Investigation on the use of ensemble learning and big data in crop identification

Heliyon. 2023 Jan 31;9(2):e13339. doi: 10.1016/j.heliyon.2023.e13339. eCollection 2023 Feb.

Abstract

The agriculture sector in Egypt faces several problems, such as climate change, water storage, and yield variability. The comprehensive capabilities of Big Data (BD) can help in tackling the uncertainty of food supply occurs due to several factors such as soil erosion, water pollution, climate change, socio-cultural growth, governmental regulations, and market fluctuations. Crop identification and monitoring plays a vital role in modern agriculture. Although several machine learning models have been utilized in identifying crops, the performance of ensemble learning has not been investigated extensively. The massive volume of satellite imageries has been established as a big data problem forcing to deploy the proposed solution using big data technologies to manage, store, analyze, and visualize satellite data.

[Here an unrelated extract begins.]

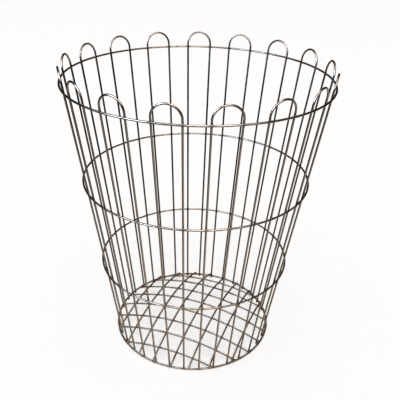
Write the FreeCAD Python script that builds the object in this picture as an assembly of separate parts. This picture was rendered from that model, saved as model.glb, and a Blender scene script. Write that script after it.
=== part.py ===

In this paper, we have developed a weighted voting mechanism for improving crop classification performance in a large scale, based on ensemble learning and big data schema. Built upon Apache Spark, the popular DB Framework, the proposed approach was tested on El Salheya, Ismaili governate. The proposed ensemble approach boosted accuracy by 6.5%, 1.9%, 4.4%, 4.9%, 4.7% in precision, recall, F-score, Overall Accuracy (OA), and Matthews correlation coefficient (MCC) metrics respectively. Our findings confirm the generalization of the proposed crop identification approach at a large-scale setting.

Keywords: Apache spark; Big data; Crop identification; DB Framework; Ensemble learning.